What the task requires.
Give only a count of the lines that include the string "Blender".

Records with modeling code
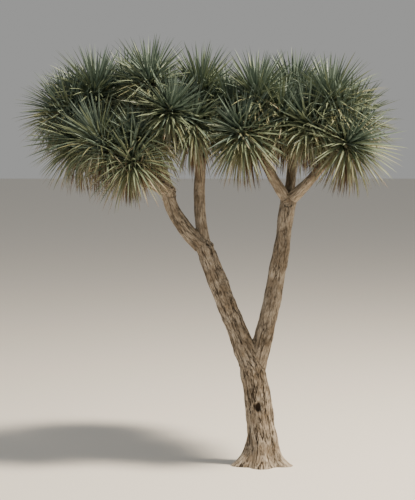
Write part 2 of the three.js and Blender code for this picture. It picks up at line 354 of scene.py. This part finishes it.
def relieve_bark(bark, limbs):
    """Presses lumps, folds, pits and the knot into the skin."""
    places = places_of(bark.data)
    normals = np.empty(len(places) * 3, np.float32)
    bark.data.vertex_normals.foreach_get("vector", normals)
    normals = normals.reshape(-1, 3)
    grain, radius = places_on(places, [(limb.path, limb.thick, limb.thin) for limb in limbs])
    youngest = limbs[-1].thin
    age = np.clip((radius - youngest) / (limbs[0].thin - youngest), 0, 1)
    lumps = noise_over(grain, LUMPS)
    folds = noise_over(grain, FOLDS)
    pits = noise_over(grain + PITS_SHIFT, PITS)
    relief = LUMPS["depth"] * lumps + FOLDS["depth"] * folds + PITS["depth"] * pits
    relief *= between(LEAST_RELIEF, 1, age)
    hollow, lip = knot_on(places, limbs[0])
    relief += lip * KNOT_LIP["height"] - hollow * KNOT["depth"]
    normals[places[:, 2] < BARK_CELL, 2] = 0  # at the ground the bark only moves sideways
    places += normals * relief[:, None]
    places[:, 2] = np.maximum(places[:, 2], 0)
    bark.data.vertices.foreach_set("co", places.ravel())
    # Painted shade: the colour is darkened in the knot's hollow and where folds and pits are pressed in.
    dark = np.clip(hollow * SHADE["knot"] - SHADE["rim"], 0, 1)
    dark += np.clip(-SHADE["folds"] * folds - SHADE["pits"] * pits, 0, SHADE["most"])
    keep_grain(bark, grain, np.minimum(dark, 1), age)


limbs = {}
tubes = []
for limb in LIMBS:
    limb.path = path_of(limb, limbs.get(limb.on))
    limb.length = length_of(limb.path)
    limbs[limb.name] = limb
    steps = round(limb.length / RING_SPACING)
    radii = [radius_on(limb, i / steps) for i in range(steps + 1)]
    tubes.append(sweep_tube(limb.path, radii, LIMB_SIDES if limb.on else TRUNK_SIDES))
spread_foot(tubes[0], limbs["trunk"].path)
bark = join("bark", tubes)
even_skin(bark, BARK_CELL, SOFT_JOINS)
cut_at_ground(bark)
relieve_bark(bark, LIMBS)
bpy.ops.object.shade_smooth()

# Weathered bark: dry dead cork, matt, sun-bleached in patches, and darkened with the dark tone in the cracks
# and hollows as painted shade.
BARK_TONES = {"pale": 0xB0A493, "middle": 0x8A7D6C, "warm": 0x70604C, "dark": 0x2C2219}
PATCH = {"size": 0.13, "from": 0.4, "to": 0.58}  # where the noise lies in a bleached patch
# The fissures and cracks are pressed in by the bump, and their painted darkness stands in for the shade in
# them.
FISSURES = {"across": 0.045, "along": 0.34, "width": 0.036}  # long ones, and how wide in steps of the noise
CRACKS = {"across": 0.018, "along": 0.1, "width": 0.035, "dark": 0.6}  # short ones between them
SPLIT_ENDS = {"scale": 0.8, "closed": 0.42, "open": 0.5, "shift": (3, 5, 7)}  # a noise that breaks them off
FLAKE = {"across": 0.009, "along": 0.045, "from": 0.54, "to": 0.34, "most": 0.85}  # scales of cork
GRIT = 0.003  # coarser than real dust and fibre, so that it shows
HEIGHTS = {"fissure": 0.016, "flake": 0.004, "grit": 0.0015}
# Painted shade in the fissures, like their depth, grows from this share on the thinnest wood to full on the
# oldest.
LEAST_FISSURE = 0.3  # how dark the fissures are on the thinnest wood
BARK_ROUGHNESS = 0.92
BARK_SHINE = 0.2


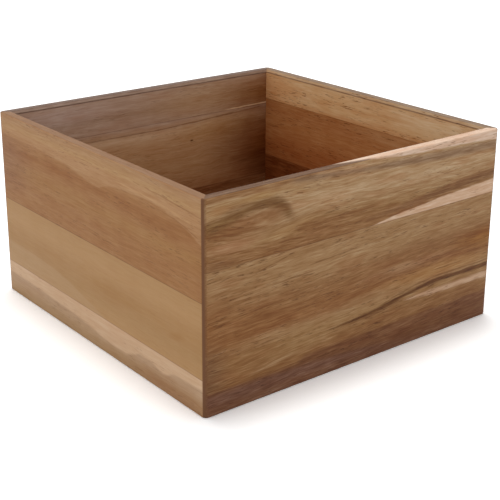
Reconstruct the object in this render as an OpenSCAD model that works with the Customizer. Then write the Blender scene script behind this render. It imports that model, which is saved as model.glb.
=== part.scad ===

Complete answer.
2